Question

Keep in mind that I am a rookie in the world of sql/databases.

I am inserting/updating thousands of objects every second. Those objects are actively being queried for at multiple second intervals.

What are some basic things I should do to performance tune my (postgres) database?

Was it helpful?

Solution

It's a broad topic, so here's lots of stuff for you to read up on.

  • EXPLAIN and EXPLAIN ANALYZE is extremely useful for understanding what's going on in your db-engine
  • Make sure relevant columns are indexed
  • Make sure irrelevant columns are not indexed (insert/update-performance can go down the drain if too many indexes must be updated)
  • Make sure your postgres.conf is tuned properly
  • Know what work_mem is, and how it affects your queries (mostly useful for larger queries)
  • Make sure your database is properly normalized
  • VACUUM for clearing out old data
  • ANALYZE for updating statistics (statistics target for amount of statistics)
  • Persistent connections (you could use a connection manager like pgpool or pgbouncer)
  • Understand how queries are constructed (joins, sub-selects, cursors)
  • Caching of data (i.e. memcached) is an option

And when you've exhausted those options: add more memory, faster disk-subsystem etc. Hardware matters, especially on larger datasets.

And of course, read all the other threads on postgres/databases. :)

OTHER TIPS

First and foremost, read the official manual's Performance Tips.

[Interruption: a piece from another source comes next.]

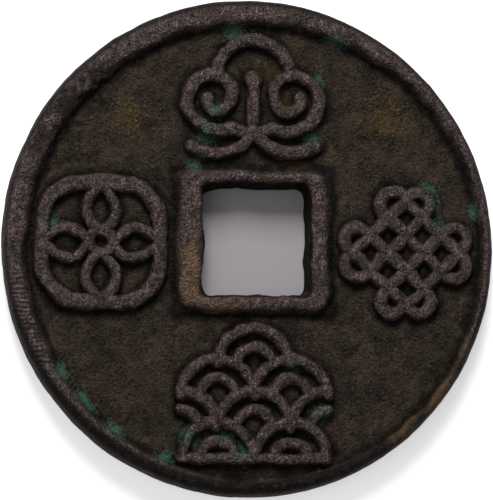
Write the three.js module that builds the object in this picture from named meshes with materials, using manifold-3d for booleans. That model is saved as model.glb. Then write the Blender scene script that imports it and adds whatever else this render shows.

Running EXPLAIN on all your queries and understanding its output will let you know if your queries are as fast as they could be, and if you should be adding indexes.

Once you've done that, I'd suggest reading over the Server Configuration part of the manual. There are many options which can be fine-tuned to further enhance performance. Make sure to understand the options you're setting though, since they could just as easily hinder performance if they're set incorrectly.

Remember that every time you change a query or an option, test and benchmark so that you know the effects of each change.

Actually there are some simple rules which will get you in most cases enough performance:

  1. Indices are the first part. Primary keys are automatically indexed. I recommend to put indices on all foreign keys. Further put indices on all columns which are frequently queried, if there are heavily used queries on a table where more than one column is queried, put an index on those columns together.

  2. Memory settings in your postgresql installation. Set following parameters higher:

.

shared_buffers, work_mem, maintenance_work_mem, temp_buffers

If it is a dedicated database machine you can easily set the first 3 of these to half the ram (just be carefull under linux with shared buffers, maybe you have to adjust the shmmax parameter), in any other cases it depends on how much ram you would like to give to postgresql.

http://www.postgresql.org/docs/8.3/interactive/runtime-config-resource.html

The absolute minimum I'll recommend is the EXPLAIN ANALYZE command. It will show a breakdown of subqueries, joins, et al., all the time showing the actual amount of time consumed in the operation. It will also alert you to sequential scans and other nasty trouble.

It is the best way to start.

Put fsync = off in your posgresql.conf, if you trust your filesystem, otherwise each postgresql operation will be imediately written to the disk (with fsync system call). We have this option turned off on many production servers since quite 10 years, and we never had data corruptions.